What one tip on negotiating would you pass on to women in PwC, in whatever country?

“My best tip is to prepare.  Don’t go into a negotiation without thinking it through.  Be very clear on what your goals are.  Be very clear on what their goals and needs are.  Try to anticipate what kind of challenges they face and how you will respond. Practice for important conversations – engage with a colleague and undertake some role play.  There’s a big difference between knowing what you’re going to say and actually delivering your message.

Prepare and practice!

Even if the firm has great policies, there are still difficult conversations to be held.  Other people’s concerns are legitimate and you need to anticipate these and work out how you will respond and set their mind at ease.”


My conversation with Carol concluded with her recommending Deborah Kolb’s book “Every Day Negotiation: Navigating the Hidden Agendas in Bargaining” for a great overview of the informal conversations which can really shape and influence your career.

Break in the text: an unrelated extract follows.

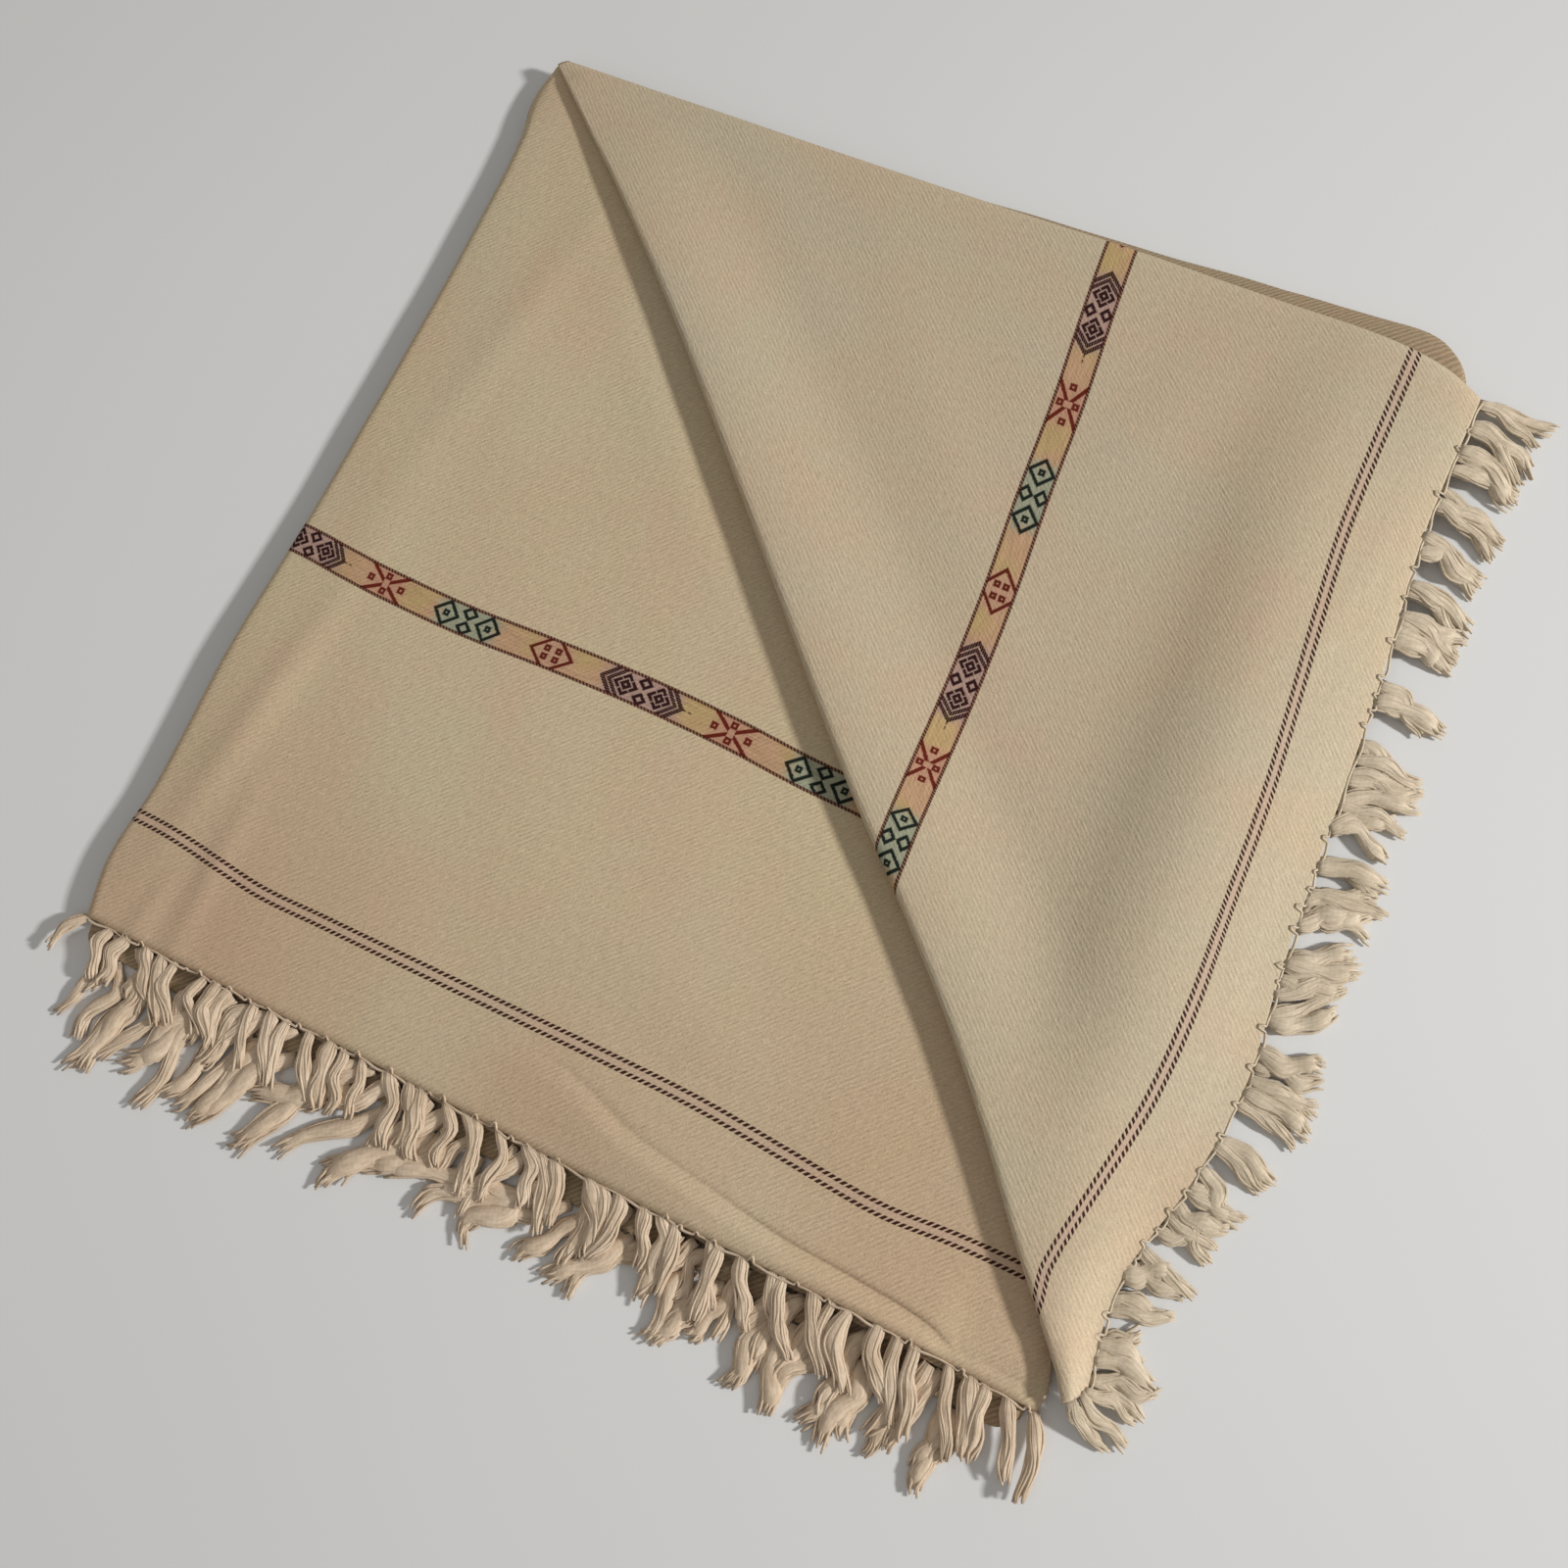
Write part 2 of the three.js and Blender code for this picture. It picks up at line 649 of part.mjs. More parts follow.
function addPiece(name, geometry, finish) {
  const piece = new THREE.Mesh(geometry, new THREE.MeshStandardMaterial(finish));
  piece.name = name;
  shawl.add(piece);
}

const secondLayer = secondLayerGrid();
const topLayer = topLayerGrid();
const flapEdge = topLayer.rows.slice(topLayer.cornerRow).map((row) => row[row.length - 1]);
const secondEdge = secondLayer[secondLayer.length - 1];
const lowestLip = stackOutline(LIPS[0], 0);
const LIP_EDGE_HEIGHT = 1.7;
const lowerEdge = lowestLip
  .slice(CORNER_STEPS, CORNER_STEPS + SIDE_STEPS + 1)
  .map((p) => new THREE.Vector3(p.x, p.y, LIP_EDGE_HEIGHT));

addPiece("folded_stack", foldedStack(), INNER_WOOL);
addPiece("second_layer", clothWall(secondLayer), FACE_WOOL);
addPiece("top_layer_turned_corner", clothWall(topLayer.rows), REVERSE_WOOL);
addPiece(
  "fringe_second_layer",
  fringeRow({
    edge: secondEdge,
    table: SECOND_STRANDS,
    count: 48,
    tipHeight: 5.4,
  }),
  YARN,
);
addPiece(
  "fringe_lower_layers",
  fringeRow({
    edge: lowerEdge,
    table: LOWER_STRANDS,
    count: 48,
    tipHeight: 1.9,
  }),
  YARN,
);
addPiece(
  "fringe_turned_corner",
  fringeRow({
    edge: [...flapEdge].reverse(),
    table: FLAP_STRANDS,
    count: 46,
    tipHeight: 1.9,
  }),
  YARN,
);

export default shawl;
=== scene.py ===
"""Looks of a wool shawl, folded to a square with one corner of its top layer turned back.

Tables and shapes are in millimetres, as in the solids, and every mesh is written in metres. The origin is
the middle of the folded square, on the surface it lies on. +X runs along the fringed side, +Y towards the
top fold, and +Z up.
"""

import logging
import math
from dataclasses import dataclass, field
from enum import Enum
from typing import Any, Callable, Sequence

import bpy
import numpy as np
from mathutils import Matrix, Vector

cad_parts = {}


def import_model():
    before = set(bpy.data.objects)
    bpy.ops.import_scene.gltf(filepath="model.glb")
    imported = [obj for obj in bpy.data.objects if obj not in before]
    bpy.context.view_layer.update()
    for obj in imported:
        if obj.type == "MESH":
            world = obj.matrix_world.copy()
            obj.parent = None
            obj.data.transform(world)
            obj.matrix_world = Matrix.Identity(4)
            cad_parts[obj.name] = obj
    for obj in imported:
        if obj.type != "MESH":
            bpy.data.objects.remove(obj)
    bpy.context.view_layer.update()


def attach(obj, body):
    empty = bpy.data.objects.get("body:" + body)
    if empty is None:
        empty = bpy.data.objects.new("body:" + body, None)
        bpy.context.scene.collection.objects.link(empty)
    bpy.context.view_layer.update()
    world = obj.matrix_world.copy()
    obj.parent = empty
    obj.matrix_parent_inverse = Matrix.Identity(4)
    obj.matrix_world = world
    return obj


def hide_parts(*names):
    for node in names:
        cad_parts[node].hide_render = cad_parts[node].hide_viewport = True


LOG = logging.getLogger("shawl")
MM = 0.001
PER_METRE = 1000.0
HALF = 325.0
ROOT2 = math.sqrt(2.0)
TURN = 2.0 * math.pi
TINY = 1e-9
FAR_AWAY = -900.0
SHEEN_ROUGHNESS = 0.45
SPECULAR_LEVEL = 0.08
YARN_SIDES = 4
Array = np.ndarray
Colour = tuple[float, float, float]
Rows = tuple[tuple[float, float], ...]


class Draw(Enum):
    """What varies from strand to strand or stitch to stitch, each with scattered numbers of its own."""

    HEADING = 1
    LENGTH = 2
    CURL = 3
    YARN_PLACE = 4
    TWIST = 5
    WANDER = 6
    BOB = 7
    YARN_LENGTH = 8
    WAVE = 9
    PHASE = 10
    WIDTH = 11
    FAN = 13
    LIFT = 14
    PLACE = 15
    SWELL = 16
    HOOK = 17
    STITCH_SIZE = 21
    STITCH_MADE = 22


def linear(red: int, green: int, blue: int) -> Colour:
    """A colour read in screen steps, as the linear one that shaders use.

    Args:
        red: its red, from 0 to 255.
        green: its green.
        blue: its blue.

    Returns:
        Each share over 12.92 where it is very dark, and else (share + 0.055) / 1.055 to the power of 2.4.
    """
    shares = np.array([red, green, blue]) / 255.0
    low, high = shares / 12.92, ((shares + 0.055) / 1.055) ** 2.4
    return tuple(float(v) for v in np.where(shares <= 0.04045, low, high))


def smoothstep(place: Array, start: float | Array, end: float | Array) -> Array:
    """0 before start, 1 after end, and three t squared less two t cubed between them."""
    t = np.clip((place - start) / (end - start), 0.0, 1.0)
    return t * t * (3.0 - 2.0 * t)


def lerp(start: Array | float, end: Array | float, share: Array | float) -> Array:
    """The value that lies the given share of the way from start to end."""
    return start + (end - start) * share


def spread(steps: int, crowding: float = 0.6) -> Array:
    """Numbers from 0 to 1, closer together near both ends.

    Args:
        steps: how many steps lie between them.
        crowding: 0 for even steps, towards 1 for steps that shrink at the ends.

    Returns:
        t less crowding times sin(2 pi t) / (2 pi), for even t.
    """
    t = np.linspace(0.0, 1.0, steps + 1)
    return t - crowding * np.sin(TURN * t) / TURN


def scatter(place: Array | float, draw: Draw, seed: float = 0.0) -> Array:
    """Numbers that look random, and are the same each time for the same places.

    Args:
        place: whole or broken numbers, one for each that is wanted.
        draw: the quantity that they are for.
        seed: a number that sets one row of strands apart from the next.

    Returns:
        The part behind the point of a sine that is far too fast to follow, stretched to -1 to 1.
    """
    wave = np.sin(np.asarray(place) * 12.9898 + (draw.value + seed) * 78.233) * 437.585
    return 2.0 * (wave - np.floor(wave)) - 1.0


def smooth_through(at: Array, value: Array, place: Array) -> Array:
    """A smooth curve through table rows: cubic pieces that share their slopes at the rows.

    Args:
        at: the rows' places, rising.
        value: the rows' values, one a row or one array of place's shape a row.
        place: where the curve is wanted.

    Returns:
        The straight line between two rows, plus t (1 - t) times a bend that meets both slopes.
    """
    rows = np.arange(len(at))
    before, after = np.maximum(rows - 1, 0), np.minimum(rows + 1, len(at) - 1)
    run = (at[after] - at[before]).reshape((-1,) + (1,) * (value.ndim - 1))
    slope = (value[after] - value[before]) / run
    i = np.clip(np.searchsorted(at, place) - 1, 0, len(at) - 2)

    def pick(table: Array, k: Array) -> Array:
        """The table's values in rows k."""
        return table[k] if table.ndim == 1 else np.take_along_axis(table, k[None], 0)[0]

    width = at[i + 1] - at[i]
    t = np.clip((place - at[i]) / width, 0.0, 1.0)
    rise = pick(value, i + 1) - pick(value, i)
    bend = (pick(slope, i) * width - rise) * (1.0 - t) - (pick(slope, i + 1) * width - rise) * t
    return pick(value, i) + rise * t + bend * t * (1.0 - t)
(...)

Carol has very kindly given me a signed copy of her book “Her Place at the Table”, and, as before, I would like to offer it to the person who writes a blog entry in which they share their personal tips for career success with the readers of the Gender Agenda.  Please email me your contribution by the middle of August and I will publish the best entry on here and send the author a copy of the book. And many thanks to Carol for taking the time to share her views and tips with us all. Remember to visit The Thin Pink Line at www.thethinpinkline.com for great blog entries and coaching tips.

In other news – many congratulations to two of our former Gender Agenda blog contributors.  My favourite Czech mate, Blanka Dubrokova from PwC in Prague, has been promoted to Director (next stop – Partner) and PwC UK’s Paula Holt has given birth to her fourth son, whom she has named Rik.